AppDynamics does a good job of identifying tiers that follow common protocols, but there are times when you’re communication with a back-end system does not use a common protocol. For example, I was working at an insurance company that used an AS/400 for quoting. We leveraged a library that used a proprietary socket protocol to make a connection to the server. Obviously AppDynamics would know nothing about that socket connection and how it was being used, so the answer to our problem was to identify the method call that makes the connection to the AS/400 and identify it as a custom back-end resource. When you do this, AppDynamics treats that method call as a tier and counts the number of calls and captures the average response time of that method execution.
You might be able to use the out of the box functionality, but if you have special requirements then AppDynamics provides a mechanism that allows you to manually define your application tiers by using the Node.js API functions to further tailor your application.
5. Capturing Contextual Information
When performance problems occur, they are sometimes limited to a specific browser or mobile device, or they may only occur based on input associated with a request.
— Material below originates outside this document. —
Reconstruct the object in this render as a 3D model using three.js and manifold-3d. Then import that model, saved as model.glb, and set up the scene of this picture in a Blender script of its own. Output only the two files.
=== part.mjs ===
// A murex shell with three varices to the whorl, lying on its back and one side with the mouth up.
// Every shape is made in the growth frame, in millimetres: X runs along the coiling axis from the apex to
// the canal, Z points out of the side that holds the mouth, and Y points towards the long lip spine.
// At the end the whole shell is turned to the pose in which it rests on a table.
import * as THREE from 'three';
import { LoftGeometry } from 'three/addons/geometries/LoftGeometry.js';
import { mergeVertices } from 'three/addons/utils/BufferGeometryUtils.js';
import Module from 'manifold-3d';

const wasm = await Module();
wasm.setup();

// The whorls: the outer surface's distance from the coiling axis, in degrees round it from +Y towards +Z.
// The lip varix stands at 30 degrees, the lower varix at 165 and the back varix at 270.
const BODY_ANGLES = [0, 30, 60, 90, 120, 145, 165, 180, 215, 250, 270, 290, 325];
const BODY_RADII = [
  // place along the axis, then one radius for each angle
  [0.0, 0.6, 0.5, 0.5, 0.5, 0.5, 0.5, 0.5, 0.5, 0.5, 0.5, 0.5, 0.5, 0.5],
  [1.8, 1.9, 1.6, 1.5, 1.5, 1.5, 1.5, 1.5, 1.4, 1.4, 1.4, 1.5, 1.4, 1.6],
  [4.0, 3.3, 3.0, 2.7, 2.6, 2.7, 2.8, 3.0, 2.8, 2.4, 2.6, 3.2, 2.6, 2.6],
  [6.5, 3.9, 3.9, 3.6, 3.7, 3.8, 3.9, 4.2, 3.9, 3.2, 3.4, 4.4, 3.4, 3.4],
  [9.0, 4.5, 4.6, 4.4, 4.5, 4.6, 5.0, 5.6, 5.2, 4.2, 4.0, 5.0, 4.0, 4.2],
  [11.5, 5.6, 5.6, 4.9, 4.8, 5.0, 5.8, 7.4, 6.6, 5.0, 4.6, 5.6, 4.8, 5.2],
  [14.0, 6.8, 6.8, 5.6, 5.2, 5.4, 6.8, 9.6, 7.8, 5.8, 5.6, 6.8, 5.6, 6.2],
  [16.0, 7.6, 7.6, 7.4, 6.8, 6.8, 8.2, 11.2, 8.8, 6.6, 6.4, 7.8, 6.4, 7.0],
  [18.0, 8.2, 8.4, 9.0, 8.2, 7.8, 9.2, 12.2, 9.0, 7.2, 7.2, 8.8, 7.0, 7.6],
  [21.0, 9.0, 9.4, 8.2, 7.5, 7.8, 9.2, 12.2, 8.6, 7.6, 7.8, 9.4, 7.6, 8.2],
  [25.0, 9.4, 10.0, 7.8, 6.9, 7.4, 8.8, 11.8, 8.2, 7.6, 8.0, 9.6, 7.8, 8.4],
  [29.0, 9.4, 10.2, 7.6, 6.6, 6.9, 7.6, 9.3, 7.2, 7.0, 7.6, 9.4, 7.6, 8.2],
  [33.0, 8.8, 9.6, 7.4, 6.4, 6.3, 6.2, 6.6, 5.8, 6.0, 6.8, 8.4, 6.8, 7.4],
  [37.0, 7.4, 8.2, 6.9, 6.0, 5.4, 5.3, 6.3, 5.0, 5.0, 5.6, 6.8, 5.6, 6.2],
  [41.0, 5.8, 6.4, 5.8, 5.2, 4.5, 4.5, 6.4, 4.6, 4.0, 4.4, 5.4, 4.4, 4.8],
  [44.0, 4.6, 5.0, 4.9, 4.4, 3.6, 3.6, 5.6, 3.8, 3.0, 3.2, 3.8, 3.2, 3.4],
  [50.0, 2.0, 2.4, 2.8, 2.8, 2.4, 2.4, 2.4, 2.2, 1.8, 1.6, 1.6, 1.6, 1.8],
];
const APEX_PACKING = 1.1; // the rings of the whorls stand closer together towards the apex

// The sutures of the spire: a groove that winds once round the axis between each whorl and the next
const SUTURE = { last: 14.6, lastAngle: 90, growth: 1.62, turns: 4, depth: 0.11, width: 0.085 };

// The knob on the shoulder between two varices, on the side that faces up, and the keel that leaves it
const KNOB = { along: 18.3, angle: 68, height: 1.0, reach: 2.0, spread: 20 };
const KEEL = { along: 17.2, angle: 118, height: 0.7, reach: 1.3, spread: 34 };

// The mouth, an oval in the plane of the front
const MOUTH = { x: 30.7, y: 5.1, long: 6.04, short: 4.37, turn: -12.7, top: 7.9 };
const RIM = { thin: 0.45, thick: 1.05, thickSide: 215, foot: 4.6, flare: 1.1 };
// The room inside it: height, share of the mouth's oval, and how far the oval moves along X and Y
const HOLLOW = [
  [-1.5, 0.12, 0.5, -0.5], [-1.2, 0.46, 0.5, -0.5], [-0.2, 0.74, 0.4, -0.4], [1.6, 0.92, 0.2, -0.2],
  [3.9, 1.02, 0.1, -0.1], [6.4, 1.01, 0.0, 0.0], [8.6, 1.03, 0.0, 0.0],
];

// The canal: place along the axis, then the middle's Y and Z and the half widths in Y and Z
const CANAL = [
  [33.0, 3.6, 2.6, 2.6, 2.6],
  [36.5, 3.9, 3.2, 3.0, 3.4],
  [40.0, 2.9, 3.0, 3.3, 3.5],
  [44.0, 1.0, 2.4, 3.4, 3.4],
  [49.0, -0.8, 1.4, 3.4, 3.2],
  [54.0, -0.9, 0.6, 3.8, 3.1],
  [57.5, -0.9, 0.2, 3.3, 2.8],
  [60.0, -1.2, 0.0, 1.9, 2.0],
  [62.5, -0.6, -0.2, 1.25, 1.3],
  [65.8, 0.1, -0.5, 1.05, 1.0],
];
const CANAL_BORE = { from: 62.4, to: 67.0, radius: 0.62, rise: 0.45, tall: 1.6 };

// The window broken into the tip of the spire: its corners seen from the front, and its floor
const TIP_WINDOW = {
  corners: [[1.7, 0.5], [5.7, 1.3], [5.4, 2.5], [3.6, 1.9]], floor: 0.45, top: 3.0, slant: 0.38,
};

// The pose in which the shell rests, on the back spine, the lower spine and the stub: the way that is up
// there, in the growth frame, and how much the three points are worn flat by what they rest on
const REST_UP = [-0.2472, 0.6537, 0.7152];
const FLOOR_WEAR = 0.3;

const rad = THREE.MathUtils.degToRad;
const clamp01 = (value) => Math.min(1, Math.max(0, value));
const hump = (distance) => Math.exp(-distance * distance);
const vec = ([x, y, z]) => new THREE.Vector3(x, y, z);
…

If the problem is not systemic (across all of your servers), then how do you identify the subset of requests that are causing the problem?
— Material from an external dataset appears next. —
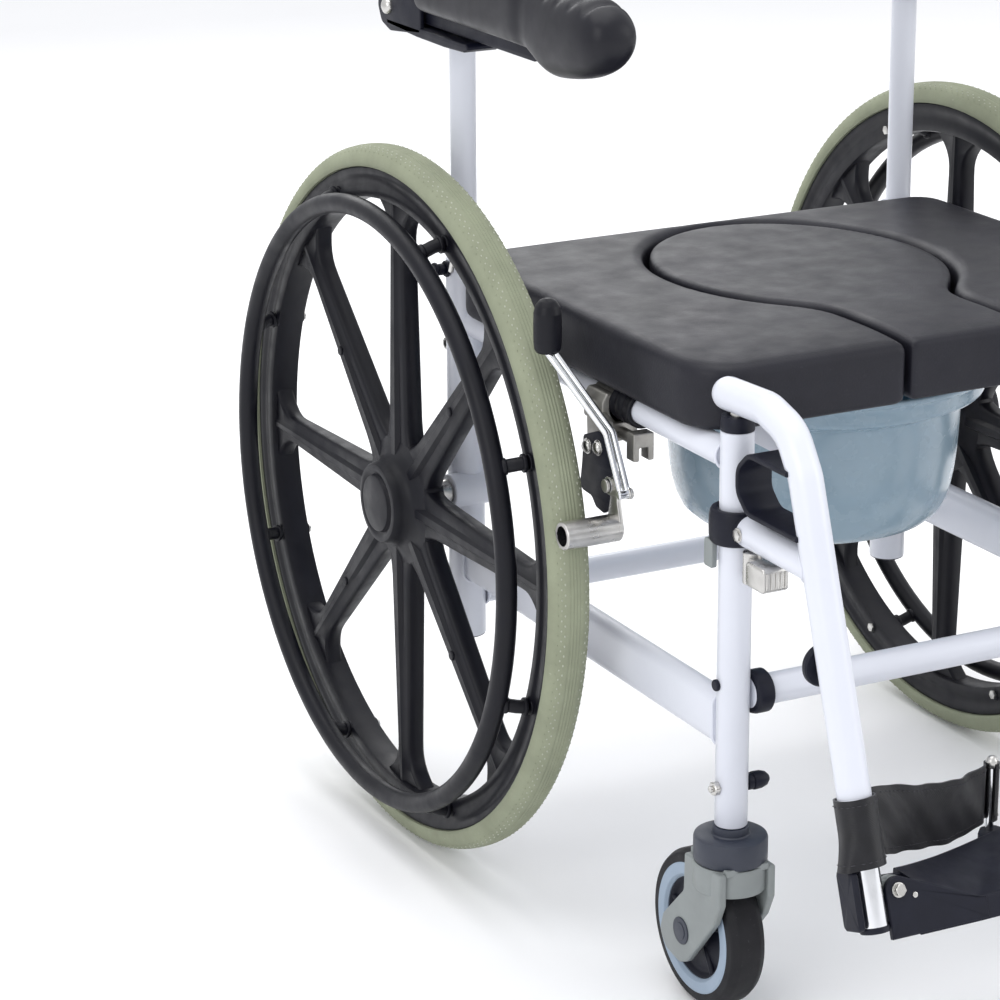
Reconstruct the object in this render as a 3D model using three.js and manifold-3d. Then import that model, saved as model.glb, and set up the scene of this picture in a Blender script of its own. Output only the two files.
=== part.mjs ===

The answer is that you need to capture context-specific information in your snapshots so that you can look for commonalities. These might include:
- HTTP headers, such as browser type (user-agent), cookies, or referrer
- HTTP GET parameter values
- Method parameter values
- Application variables and their values
Think about all of the pieces of information that you might need to troubleshoot and isolate a subset of poor performing Node.js transactions. For example, if you capture the User-Agent HTTP header then you can know the browser that the user was using to execute your business transaction. If your HTTP request accepts GET parameters, such as a search string, then you might want to see the value of one or more of those parameters, e.g. what was the user searching for? Additionally, if you have code-level understanding about how your application works, you might want to see the values of specific method parameters.
AppDynamics can be configured to capture contextual information and add it to snapshots, which can include all of the aforementioned types of values. The process can be summarized as follow:
- AppDynamics observes that a business transaction is running slow
- It triggers the capture of a session of snapshots
- On each snapshot, it captures the contextual information that you requested and associates it with the snapshot
The result is that when you find a snapshot illustrating the problem, you can review this contextual information to see if it provides you with more diagnostic information.
The only warning is that this comes at a small price: AppDynamics uses code instrumentation to capture the values of methods parameters. In other words, use this functionality where you need to, but use it sparingly.
Application Performance Management (APM) is a challenge that balances the richness of data and the ability to diagnose the root cause of Node.js performance problems with minimum overhead required to capture that data. There are configuration options and tuning capabilities that you can employ to provide you with the information you need while minimizing the amount of overhead on your application.